In the financial markets, last week was the wildest and most dramatic one since the Bear Stearns Companies collapsed last March. The subject was whether we would see a collapse of Fannie Mae and Freddie Mac, the government-sponsored enterprises (GSEs) that together own or guarantee $5.3 trillion in US home mortgages.
And by extension, the fear spread to the entire US financial sector. The popular imagination was captured by the failure and seizure of IndyMac, a California-based bank with large exposures to the Alt-A and subprime lending markets. This event was not insignificant. But it was dwarfed by the huge amounts of value that were subtracted from the stock prices of financial companies across the spectrum, and that came roaring back by midweek.

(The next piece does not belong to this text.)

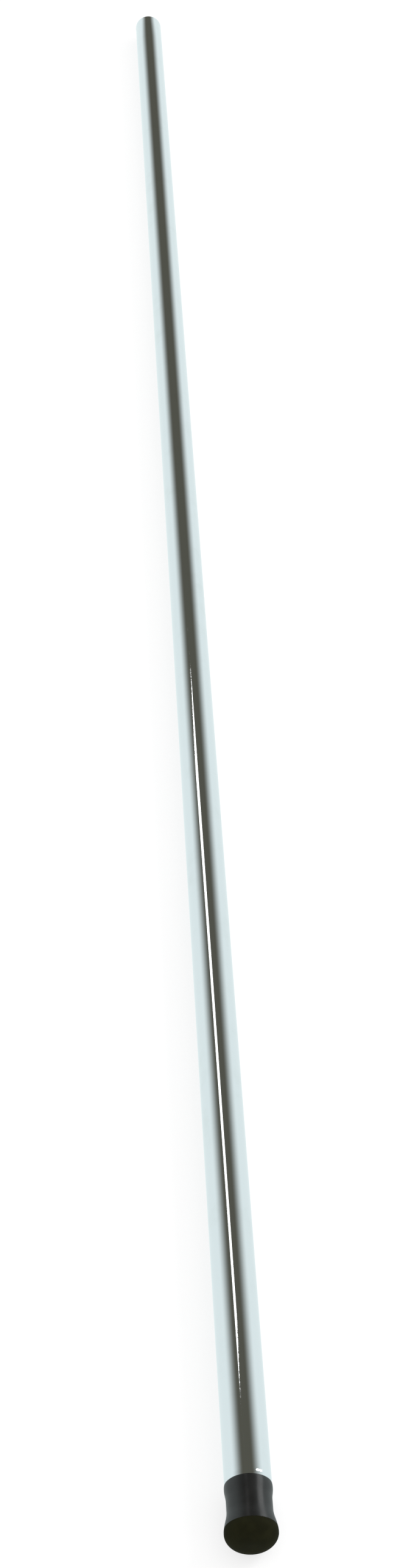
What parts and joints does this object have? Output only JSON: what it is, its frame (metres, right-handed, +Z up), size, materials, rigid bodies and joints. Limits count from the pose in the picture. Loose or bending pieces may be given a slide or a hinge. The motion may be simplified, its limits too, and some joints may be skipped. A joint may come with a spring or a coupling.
{
  "type": "ladder stabilizer pole",
  "caption": "Straight chromed round tube with a flared rubber foot pressed on one end and a plain open other end, lying on its side.",
  "frame": {"origin": "under the middle of the whole length, at the lowest point of the foot's flare, where the pole lies on a surface", "axes": "+Y along the tube from the foot to the open end, +Z up, away from the surface that it lies on"},
  "size_m": [0.0288, 1.686, 0.0288],
  "materials": {
    "chrome_plate": "bright polished chrome plate on welded steel tube, with fine polishing marks",
    "foot_rubber": "moulded black rubber with a soft sheen",
    "washer_steel": "plain stamped steel"
  },
  "bodies": {
    "root": {"tube": "chrome_plate", "foot": "foot_rubber", "foot_washer": "washer_steel"}
  },
  "joints": []
}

Let’s give credit where it’s due: Treasury Secretary Henry Paulson gets plaudits for stabilizing the situation. I’ll explain shortly.
But the emergent theme is that we’re moving decidedly toward much greater government control over the financial system. The very idea of free markets took a big hit last week.
As I explained to you in several posts last week, the essence of the Fannie/Freddie situation was not that the GSEs are in any danger of collapsing and taking 10% of the total stock of US financial and real wealth with them. Even here at RedState, the blogosphere’s bastion of probity, we had some feverish commenters activating this ridiculous fear.
The danger with Fannie and Freddie was that their extremely thin equity cushion could be wiped out if losses in their mortgage portfolios accelerate in the next few years. This would put the GSEs at risk of regulatory noncompliance and endanger their ability to continue to raise the funds needed to extend mortgages to American homebuyers.
Some of the most frightening statements were made by William Poole, retired President of the St. Louis Federal Reserve Bank, who for years has been grinding an axe against the GSEs. He said about ten days ago that Freddie Mac could be considered insolvent today (in the balance-sheet sense of liabilities exceeding assets) if you marked their portfolio of mortgage-backed securities to market. Of course Poole didn’t mention that liquidity impairment and widespread risk aversion account for most of the reduction in the current market value of high-rated MBS. The credit risk of the GSE MBS portfolio is not any worse that it was two weeks ago.
Then, some analyst from one of the sell-side firms (I forget who) popped up to say that about $70 billion in new equity capital would be needed to reassure markets about the health of the GSEs.
Since you couldn’t raise $70 billion in equity these days even if you were prepared to go looking for it on Mars, many people decided that the sky was falling, and dumped GSE stocks as if they were Bear Stearns. That touched off the wild week.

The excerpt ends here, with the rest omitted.